Monday, August 20, 2012

Interest Rates Move Up

One of the most widely held views among elite market observers has been that U.S. Treasury securities will be terrible investments over the next decade.  The explosion of the Federal Reserve's balance sheet--"money printing"according to the Fed's critics--is expected to lead to inflation.  In addition, when the Fed's unprecedentedly loose monetary policy is reversed--presumably when the economy improves--interest rates will rise, and bond prices will fall.

Bonds, especially U.S. Government bonds, have been superb investments for a long time.  Interest rates have been in a declining trend since 1982, which has led to rising bond prices and excellent risk-adjusted returns.  Though bond market cycles historically have been much longer than those of the stock market, the current 30-year bull market in bonds has seemed to many to be on borrowed time.

So it surprised me to notice that the yield on the 10-year Treasury note has risen from a recent, all-time low of 1.4%, to 1.8%.  This move in bond yields was matched by a breakdown in the utility sector of the stock market.  Utility stocks have historically been sensitive to changes in interest rates, but with the sector quite overvalued and now yielding relatively little, perhaps even modest increases in bond yields will cause heavy selling of utility stocks and rotation into other sectors.

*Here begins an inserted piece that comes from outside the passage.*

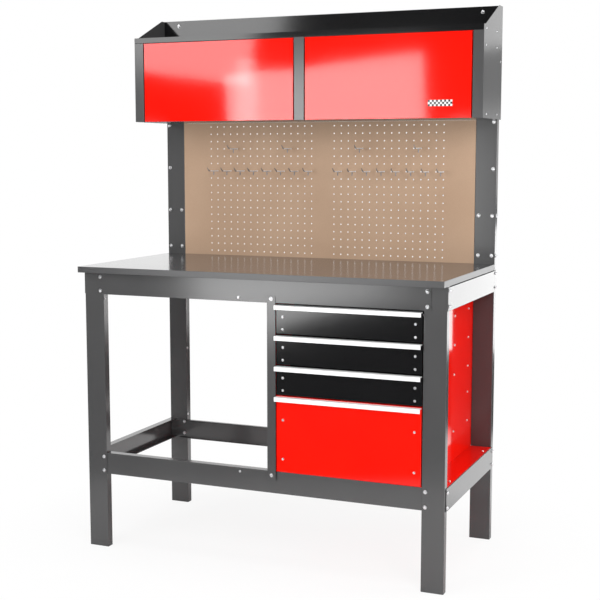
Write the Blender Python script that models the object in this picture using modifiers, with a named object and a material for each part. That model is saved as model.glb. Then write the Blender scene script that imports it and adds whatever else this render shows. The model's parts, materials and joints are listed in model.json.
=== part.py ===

Is this the beginning of a bear market in bonds?  If so, it would be a shock to many individual investors, who have shifted many billions of dollars from stocks to bonds in recent years.  I suspect that a financial shock or economic slowing this fall will provide support to bonds.  I do think, though, that the clock is ticking for the bond bull market.  

Does that mean that stocks would have a bull market as funds shift back to stocks?  With U.S. stocks approaching the highest point in the last four years, I'm skeptical.  The S & P 500 Index, for example, is approaching its two prior highs, in 2000 and in 2007, both of which were major tops before brutal declines.  Market sentiment measures seem to optimistic to sustain a strong move higher in stock prices from current levels.

With many stocks up 15-20% in price in the last two months, I strongly urge caution by equity investors.  Now is an excellent time to replenish cash reserves for better future buying opportunities.